Pasaron unos minutos antes de que la puerta del cuarto volviera a abrirse. Mamá y Lucian regresaron en silencio, con pasos suaves. Él traía algo envuelto en una servilleta de papel, y cuando se acercó a la cama, noté ese gesto torpe pero lleno de intención.
—Te traje esto —dijo, ofreciéndome un sándwich.
Lo tomé entre las manos. Al primer vistazo supe qué era: pan tostado, jamón, queso derretido y champiñones salteados. Mis favoritos. No tenía idea de cómo había conseguido encontrar exactamente eso, pero lo había hecho. Me conocía bien. Incluso cuando todo parecía tambalearse.
Lo tomé con manos temblorosas, murmurando un “gracias” apenas audible. No tenía mucha hambre, pero el detalle me tocó más de lo que quise admitir.
Lucian se quedó de pie unos segundos, observándome. Luego se inclinó y me besó los labios con suavidad. No fue un beso largo, ni desesperado. Fue uno de esos que se dan cuando no se sabe cómo decir con palabras lo que se está sintiendo.
—Por favor, no desaparezcas otra vez —susurró, su frente rozando la mía—. Y mantenme al tanto, ¿sí? Aunque sea un mensaje. Necesito saber cómo estás.
Asentí, sin prometer demasiado. Pero mis ojos no se apartaron de los suyos.
Se quedó un momento más, como si le costara soltarme. Luego se enderezó, se despidió con una leve caricia en mi mejilla, y salió del cuarto.
Mamá me miró desde la puerta, con esa mezcla de comprensión y preocupación que solo las madres tienen.
—Voy al baño, vuelvo en un momento —dijo en voz baja, acariciando mi cabello con ternura antes de salir.
Asentí apenas. El cuarto se quedó en silencio. Decidí comerme el sándwich que me habia traido Lucian pero a medida que iba comiendo el cansancio, que venía arrastrando desde hacía días, me venció por fin. Cerré mis los ojos con el sabor del sándwich aún en la boca, y dejé que el sueño me envolviera como una manta suave.
No supe cuánto tiempo pasó. Solo recuerdo la voz de mamá, dulce y suave, llamando mi nombre como si no quisiera asustarme.
—Sienna, amor… despierta.
Parpadeé, aturdida. El cuarto estaba más iluminado ahora. Dos médicos estaban de pie al pie de mi cama, uno de ellos con una tablet en las manos, y mi madre estaba junto a mí, sentada en la silla que estaba al lado de mi cama.
Me incorporé con lentitud, todavía un poco desorientada.
—Hola, Sienna —dijo la doctora con una sonrisa amable—. Perdón por despertarte, pero queríamos darte una buena noticia.

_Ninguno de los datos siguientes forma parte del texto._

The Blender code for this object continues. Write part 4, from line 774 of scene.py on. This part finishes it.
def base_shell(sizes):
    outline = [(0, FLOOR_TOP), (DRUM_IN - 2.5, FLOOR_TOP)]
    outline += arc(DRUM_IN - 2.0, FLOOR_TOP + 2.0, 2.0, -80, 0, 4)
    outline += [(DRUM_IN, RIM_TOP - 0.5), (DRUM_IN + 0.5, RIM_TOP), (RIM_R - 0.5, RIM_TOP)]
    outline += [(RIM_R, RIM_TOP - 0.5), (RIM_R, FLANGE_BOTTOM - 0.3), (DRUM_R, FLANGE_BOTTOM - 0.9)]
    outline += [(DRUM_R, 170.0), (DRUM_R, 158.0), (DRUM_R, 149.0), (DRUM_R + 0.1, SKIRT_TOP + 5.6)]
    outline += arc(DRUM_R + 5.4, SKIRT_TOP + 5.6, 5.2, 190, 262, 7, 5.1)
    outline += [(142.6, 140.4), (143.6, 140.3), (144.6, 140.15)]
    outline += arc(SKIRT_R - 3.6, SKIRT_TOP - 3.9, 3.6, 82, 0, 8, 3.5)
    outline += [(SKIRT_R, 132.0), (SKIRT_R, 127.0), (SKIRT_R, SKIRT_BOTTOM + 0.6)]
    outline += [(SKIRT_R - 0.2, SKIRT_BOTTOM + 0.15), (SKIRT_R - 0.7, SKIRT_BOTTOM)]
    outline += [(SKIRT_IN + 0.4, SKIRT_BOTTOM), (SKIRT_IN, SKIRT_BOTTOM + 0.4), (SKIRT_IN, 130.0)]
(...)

Mi corazón se aceleró. La miré, atenta.
—Tus signos están estables, los últimos exámenes muestran mejoría, y la movilidad ha regresado por completo —explicó—. Así que, si todo sigue igual en las próximas horas, mañana podrás irte a casa.

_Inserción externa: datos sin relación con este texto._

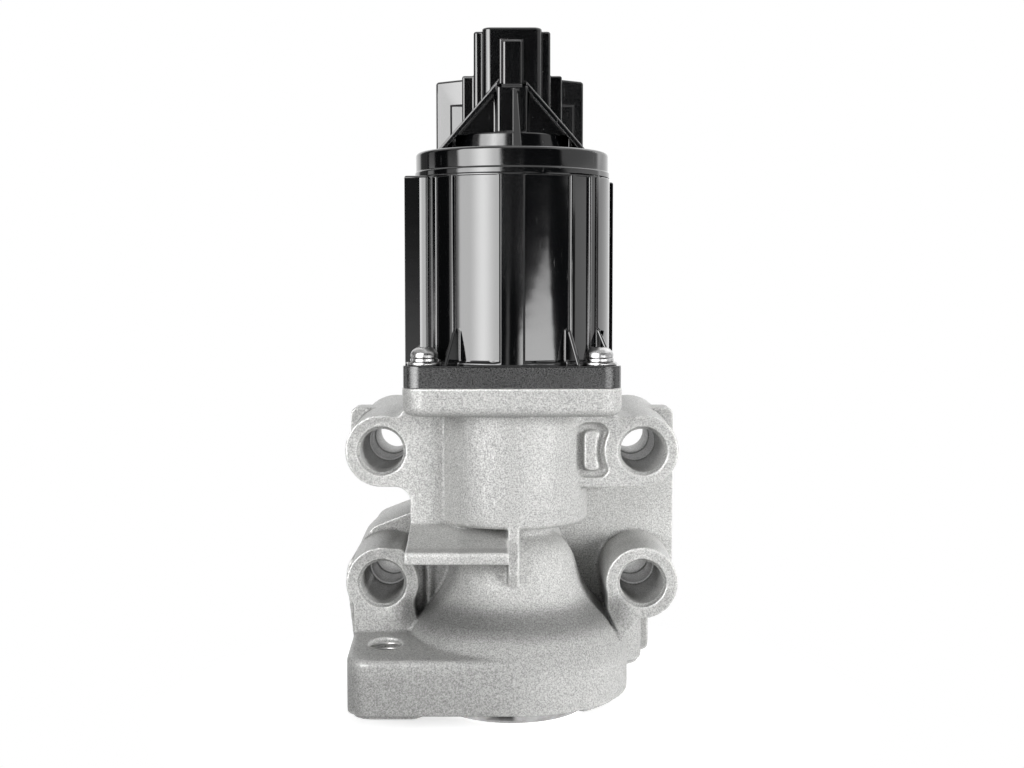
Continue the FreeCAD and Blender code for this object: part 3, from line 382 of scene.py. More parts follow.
def clouded(name, size, rough, span, colours, levels, relief, metallic=0.0):
    """A finish from one noise, size millimetres across and this rough.

    span is the part of the noise that turns the first colour into the second. levels are the surface's
    roughness at 0 and what the noise adds to it, relief is a depth in millimetres and a strength.
    """
    def build(nodes):
        cloud = nodes.noise(size * MM, 4.0, rough)
        return {"Base Color": nodes.blend(*colours, cloud.ramp(*span)),
                "Roughness": levels[0] + levels[1] * cloud,
                "Normal": nodes.bump(cloud, relief[0] * MM, relief[1])}

    return finish_of(name, build, Metallic=metallic)


def seal_rubber():
    return clouded("seal_rubber", 0.9, 0.7, (0.45, 0.7), (grey(0.012), grey(0.035)), (0.52, 0.2), (0.05, 0.4))


def natural_moulding():
    """Uncoloured moulding of the bobbins and the sensor's plunger."""
    colours = (0.62, 0.57, 0.46, 1.0), (0.80, 0.76, 0.66, 1.0)
    return clouded("natural_moulding", 3.0, 0.6, (0.3, 0.7), colours, (0.42, 0.16), (0.03, 0.3))


def tin_plate():
    """Tinned blades of the connector."""
    colours = (0.55, 0.54, 0.50, 1.0), (0.84, 0.83, 0.79, 1.0)
    return clouded("tin_plate", 0.8, 0.6, (0.3, 0.6), colours, (0.16, 0.2), (0.01, 0.3), metallic=1.0)


def spring_wire():
    """Drawn steel wire with patches of scale."""
    def build(nodes):
        draw = nodes.noise(0.25 * MM, 3.0, 0.6)
        scale = nodes.noise(3 * MM, 3.0, 0.6)
        colour = nodes.blend((0.20, 0.21, 0.23, 1.0), (0.52, 0.52, 0.53, 1.0), scale.ramp(0.3, 0.7))
        marks = nodes.bump(draw, 0.02 * MM, 0.3)
        return {"Base Color": colour, "Roughness": 0.26 + 0.18 * draw, "Normal": marks}

    return finish_of("spring_wire", build, Metallic=1.0)


def stacked_sheet(sheet=0.5):
    """Edges of thin stamped sheets, seen as fine level lines, sheet millimetres apart."""
    def build(nodes):
        z = nodes.axes()[2]
        line = abs((z * (1 / sheet)).fraction() - 0.5) * 2.0
        gap = line.ramp(0.82, 0.98)
        stain = nodes.noise(3 * MM, 4.0, 0.6)
        colour = nodes.blend(grey(0.34, 0.02), grey(0.08), gap * 0.9 + 0.25 * (stain - 0.4))
        joints = nodes.bump(1 - gap, 0.08 * MM, 0.7)
        return {"Base Color": colour, "Roughness": 0.42 + 0.3 * gap, "Normal": joints}

    return finish_of("stacked_sheet", build, Metallic=0.8)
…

Sentí una punzada de alivio en el pecho. Mamá me tomó la mano con suavidad, sonriendo con los ojos llenos de algo que no supe si era alegría o solo agotamiento.
—Eso sí —añadió el otro médico—, tal como te explicamos antes, tendrás que tomarte una pausa en el trabajo y tus estudios, tienes que venir a chequeos médicos cada dos meses. También haremos exámenes de sangre de forma regular, para seguir monitoreando tu estado y ver si logramos comprender mejor qué fue lo que causó todo esto.
Asentí en silencio. Salir del hospital sonaba bien. Pero también era aterrador. Como si el mundo allá afuera siguiera girando más rápido de lo que yo podía seguir.
—¿Tienen alguna pregunta? —preguntó la doctora, mirando a mamá.
Ella negó con la cabeza, pero luego me miró, como dándome espacio por si yo quería decir algo. No lo hice.
Me recosté de nuevo, cerrando los ojos por un instante. Una parte de mí quería emocionarse, pero otra seguía con miedo. Porque irse no siempre significa estar bien.